Everywhere we went people spoke to us in English. Not because E looks particularly foreign (even I’m often mistaken for Turkish before I open my mouth to say more than “please” or “thanks”), but because so many of the visitors are foreign, far more than on any place along the coast except maybe the Kusadasi old town right after a cruise ship disembowels itself. Stopping by Fat Boy’s cafe for a cup of overpriced tea our first night, it seems like Cappadocia attracts a true mix of foreign visitors. There were the young world wanderer types, those who often collect ‘exotic’ experiences only to trade them like currency down the road; older Europeans and Americans, often here for the cultural relics, often staying in upper-end hotels; and there were hordes and hordes of young Asian tourists, some Korean and Japanese, but most of them English-Speaking Chinese, young professionals or students with cameras that cost more than most Chinese spend on yearly rent and pockets full of their parents cash. We saw one troupe of middle-aged men from Beijing with enough high-quality camera equipment and high-tech trekking gear to fit an entire National Geographic crew for a three month Safari assignment. It took me five minutes to convince E that they were from an exceedingly rich sliver of Chinese society and not representative of the country’s population as a whole. In China it’s only those who have surpassed comfortably middle-class living standards who have started to popularize urban biking, camping, and any kind of ‘roughing it’ (a bit akin to Berkeley hipsters paying $200 for assugly boots that look like they’ve been dragged from Great Aunt Silvia’s attic) And in recent years re-tracing the Silk Route – which generally ends in Turkey – has become a favorite route.

However, as I mentioned before, only a fraction of the sites attract any real number of tourists.
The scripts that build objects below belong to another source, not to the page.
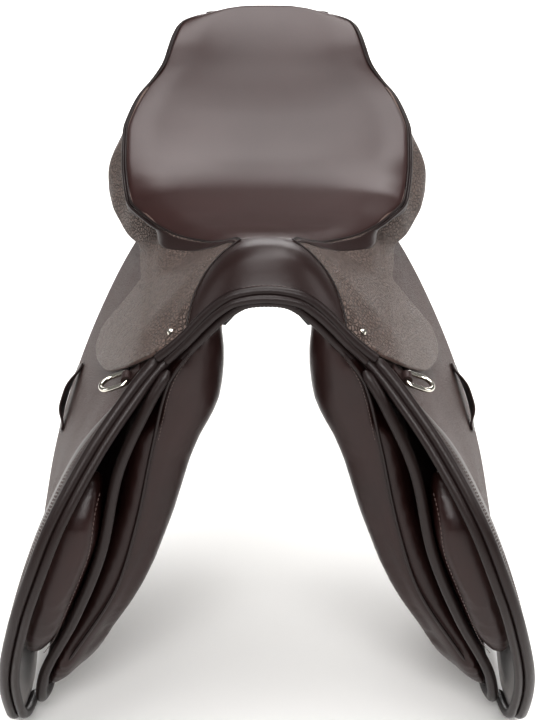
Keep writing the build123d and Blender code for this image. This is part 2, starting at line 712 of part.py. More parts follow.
def main():
    os.makedirs("parts", exist_ok=True)
    write("tree_frame", tree_frame())
    write("head_plate", arch(27.8, 30.2, 115.0, 112.6, 38.0, -188.0, -166.0))
    write("gullet_plate", arch(44.0, 46.2, 94.8, 92.6, 58.0, -188.0, -166.0))
    write_pair("tree_spring", tree_spring())
    write("tree_rivets", tree_rivets())
    long_web, cross_webs = seat_webs()
    write("seat_web_long", long_web)
    write("seat_webs_cross", cross_webs)
    write("girth_webs", girth_webs())
    write("seat_foam", seat_layer(FOAM_TOP, FOAM_BOTTOM, FOAM_RISE, 5.0, -146, 224))
    write("seat_cover", seat_layer(0.0, COVER_THICK, 0.0, 0.0, -149, 232))
    write("pommel_cover", pommel_cover())
    write("pommel_rolls", pommel_rolls())
    write("seat_welts", seat_welts())
    write("saddle_nails", saddle_nails())
    write_pair("seat_facing", seat_facing())
    write_pair("skirt_top", skirt_top())
    write_pair("skirt", skirt_lobe())
    write_pair("flap_top", flap_top())
    write_pair("flap", flap())
    write_pair("flap_pad", flap_pad())
    write_pair("flap_edge", flap_edge())
    write_pair("keeper", keeper())
    write_pair("dee", dee())
    write_pair("dee_chape", dee_chape())
    write_pair("stirrup_bar", stirrup_bar())
    write_pair("bar_catch", bar_catch())
    for number, y in enumerate(BILLET_YS, start=1):
        strap = billet(y)
        write(f"billet_left_{number}", strap)
        write(f"billet_right_{number}", mirrored(strap))
    write_pair("buckle_guard", buckle_guard())
    write_pair("sweat_flap", sweat_flap())
    write("sweat_edges", sweat_edges())
    write_pair("knee_block", knee_block())
    write_pair("panel", panel())
    write("panel_welts", panel_welts())
    write("cantle_facing", cantle_facing())


main()
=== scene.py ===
import json
import math

import bpy
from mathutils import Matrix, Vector


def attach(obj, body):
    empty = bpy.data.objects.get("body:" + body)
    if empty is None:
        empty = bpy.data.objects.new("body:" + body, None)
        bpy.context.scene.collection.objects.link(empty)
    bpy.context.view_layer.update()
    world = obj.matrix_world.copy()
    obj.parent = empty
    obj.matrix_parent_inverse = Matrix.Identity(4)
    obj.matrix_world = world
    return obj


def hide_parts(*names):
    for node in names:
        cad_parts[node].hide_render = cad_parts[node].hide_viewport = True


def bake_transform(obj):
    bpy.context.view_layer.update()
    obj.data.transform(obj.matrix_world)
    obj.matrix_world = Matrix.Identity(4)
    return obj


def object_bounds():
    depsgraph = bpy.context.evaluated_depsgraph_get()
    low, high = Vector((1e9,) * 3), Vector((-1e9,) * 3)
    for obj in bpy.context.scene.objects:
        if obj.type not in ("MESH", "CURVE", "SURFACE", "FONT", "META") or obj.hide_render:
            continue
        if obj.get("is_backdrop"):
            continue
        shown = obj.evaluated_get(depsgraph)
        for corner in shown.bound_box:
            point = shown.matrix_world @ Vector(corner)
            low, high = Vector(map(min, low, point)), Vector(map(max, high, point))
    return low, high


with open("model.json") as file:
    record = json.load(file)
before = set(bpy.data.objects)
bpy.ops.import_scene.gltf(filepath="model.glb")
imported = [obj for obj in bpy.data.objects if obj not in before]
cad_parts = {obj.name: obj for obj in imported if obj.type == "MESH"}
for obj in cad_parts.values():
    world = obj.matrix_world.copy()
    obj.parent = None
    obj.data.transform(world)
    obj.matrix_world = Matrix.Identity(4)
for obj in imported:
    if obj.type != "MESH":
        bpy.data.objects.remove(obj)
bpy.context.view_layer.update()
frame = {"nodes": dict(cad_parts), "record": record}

bl_info = {
    "name": "English jumping saddle",
    "version": (1, 0, 0),
    "blender": (4, 5, 0),
    "location": "3D View > Sidebar > Saddle",
    "description": "Builds the leather, hardware and stage of a jumping saddle round its frame",
    "category": "Object",
}

MM = 0.001
SIDES = (("left", 1), ("right", -1))


# Curves
def ramp(t):
    t = min(1.0, max(0.0, t))
    return t * t * (3 - 2 * t)


def smooth(points, t):
    """Value at t of a smooth curve through (t, value) points, without overshoot."""
    if t <= points[0][0]:
        return points[0][1]
    if t >= points[-1][0]:
        return points[-1][1]
    i = max(k for k in range(len(points) - 1) if points[k][0] <= t)
    slopes = [(b[1] - a[1]) / (b[0] - a[0]) for a, b in zip(points, points[1:])]

    def tangent(k):
        if k == 0 or k == len(points) - 1:
            return slopes[min(k, len(slopes) - 1)]
        left, right = slopes[k - 1], slopes[k]
        return 0.0 if left * right <= 0 else 2 * left * right / (left + right)

    (t0, v0), (t1, v1) = points[i], points[i + 1]
    step = t1 - t0
    u = (t - t0) / step
    bend = tangent(i) * step * u * (1 - u) ** 2 - tangent(i + 1) * step * u * u * (1 - u)
    return v0 + (v1 - v0) * ramp(u) + bend


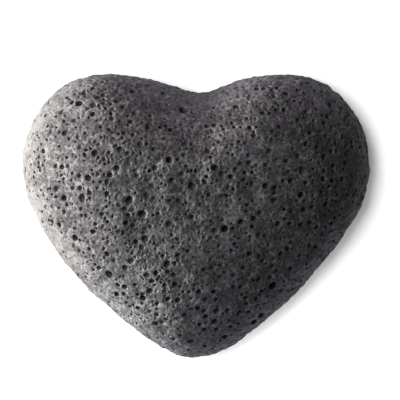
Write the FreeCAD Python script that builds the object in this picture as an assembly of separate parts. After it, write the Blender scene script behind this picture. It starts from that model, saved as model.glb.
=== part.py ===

The attractions, both cultural and geographical, are spread over an enormous area – most of which claims no paid entrance. We spent half of one morning hiking through the Rose Valley, peeking our heads in half-collapsed caves and marveling at the ribbed stone ceilings of an old monastery, wondering how these strange rock formations were formed. After a delicious lunch of peppers & egg scramble and gözleme at a nearby cafe we wandered on up the road, stopped at a preserved cave church with a magnificent painted ceiling, for which we paid $4 to see. Most of Cappadocia is free to wander. There are the “open air museums” at Goreme and Zelve, but the only difference seems to be that the artifacts there are more concentrated. Even a hundred kilometers away there is more to see – underground cave systems, and a whole valley filled with the last remnants of what once must have been a great civilization. Most of the dwellings are half-collapsed, doors high up in walls open to a twenty-foot drop, half a conical wall with windows that now shed light on no room. What exactly Cappadocia was like before is hard to imagine; I suppose in five-hundred years more of the soft stone will wear away and very little will be left to remember it at all.